The paper tackles the problem of slow convergence and poor sample complexity in policy optimization for reinforcement learning with non-linear function approximation, achieving an ε-optimal policy with Õ(poly(d)/ε³) samples, which improves the previous best bound of Õ(poly(d)/ε⁸).

Policy optimization methods are powerful algorithms in Reinforcement Learning (RL) for their flexibility to deal with policy parameterization and ability to handle model misspecification. However, these methods usually suffer from slow convergence rates and poor sample complexity. Hence it is important to design provably sample efficient algorithms for policy optimization. Yet, recent advances for this problems have only been successful in tabular and linear setting, whose benign structures cannot be generalized to non-linearly parameterized policies.
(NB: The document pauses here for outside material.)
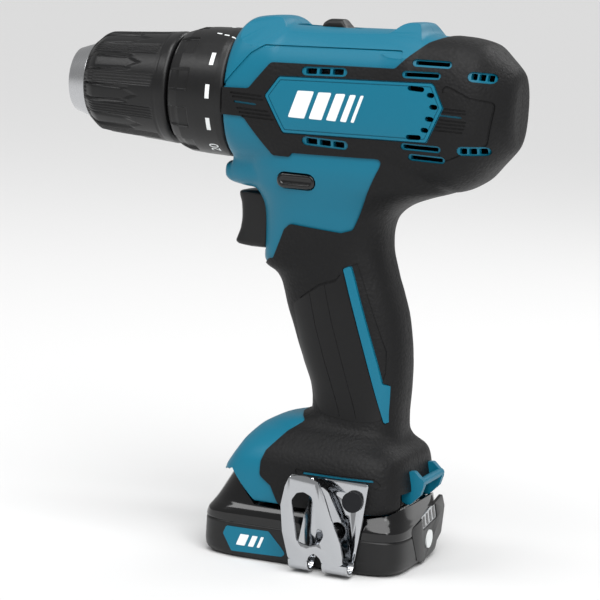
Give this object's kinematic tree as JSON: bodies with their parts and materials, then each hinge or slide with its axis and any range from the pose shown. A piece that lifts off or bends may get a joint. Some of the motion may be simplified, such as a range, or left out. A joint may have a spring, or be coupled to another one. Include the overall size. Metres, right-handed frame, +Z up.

In this paper, we address this problem by leveraging recent advances in value-based algorithms, including bounded eluder-dimension and online sensitivity sampling, to design a low-switching sample-efficient policy optimization algorithm, LPO, with general non-linear function approximation. We show that, our algorithm obtains an $\varepsilon$-optimal policy with only $\widetilde{O}(\frac{\text{poly}(d)}{\varepsilon^3})$ samples, where $\varepsilon$ is the suboptimality gap and $d$ is a complexity measure of the function class approximating the policy. This drastically improves previously best-known sample bound for policy optimization algorithms, $\widetilde{O}(\frac{\text{poly}(d)}{\varepsilon^8})$. Moreover, we empirically test our theory with deep neural nets to show the benefits of the theoretical inspiration.